When a parent leaves, walks out or passes away and the child is young you can end up with the “parent trap”. The trap can happen out of caring or out of the other parent being really pissed of at the situation that took place.
The caring parent trap can be where the parent cares so much about the child having a positive image they make the parent that passed away or left a saint, this all encompassing hero, this larger than life person. I get that a parent wants their kid to have a positive model and good memories of the other parent, but his can be a real negative. If you create a saint to rival all saints and heroes in that parent, that child is going to feel their whole life like they have to bend over backwards to live up to being like this larger than life saint or person you and the whole family created. That does not help at all, not them, not anyone who has to live with them or deal with them on a day to day basis. Truly loving them means giving them a very human parent flaws and all, not some mythical hero with a heart, spirit, soul larger than life. My dad was by all accounts a nice guy, maybe too nice for his own good some might say. I am glad I have a very human picture of him, very glad, one that is a mix of strengths, but also weaknesses that hurt him in his life. Still, I prefer the very human dad than if I had some larger than life myth. Then there is the other side of the coin, the one where the parent is so angry, bitter they do nothing but tear the other parent down, creating a lot of chaos within the child, fear and a whole bunch of insecurity. They create anger issues in the child and through adulthood, lots of stuff that is projected and as a child, that child has no real way to process or understand. They develop a very warped and negative image of the male or female gender due to that. A lot of damage can be done by this other “parent trap” as I call it. I understand that loss of partner under less than ideal circumstances can be reason for anger etc.., but that is no reason to bring poison into the life of the children. Whatever war is going on between the adults need to be worked out strictly between the adults.

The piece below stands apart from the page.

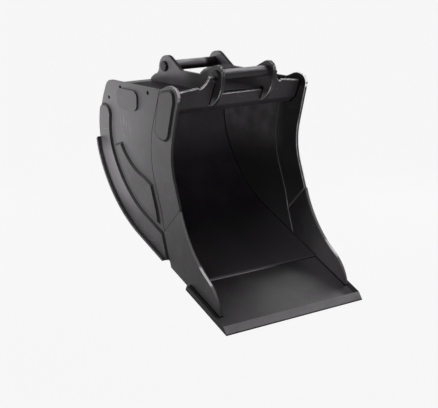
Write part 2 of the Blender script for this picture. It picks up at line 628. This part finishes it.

When one parent gives the image of the other parent, any mythology, needs to be left in the mythology section of literature either way. It is not in anyone’s best interest to create a false extreme narrative of a parent to that child positive or negative. Best to keep it as honest as one can, keeping in mind the age range. If a parent has left and the child is young, just say “mom/dad left, we have a lot of stuff to work out and it’s between us grown ups, but it’s stuff that happens with grown ups and sorry that you get stuck in the middle, but we love you”. Don’t create monsters. If the parent passed away, even if they were great people, don’t create a larger than life myth or saint, make them as human as possible, no grandiose anything to strive to live up to, don’t ever burden children or anyone with that. Not fair to them or those around them.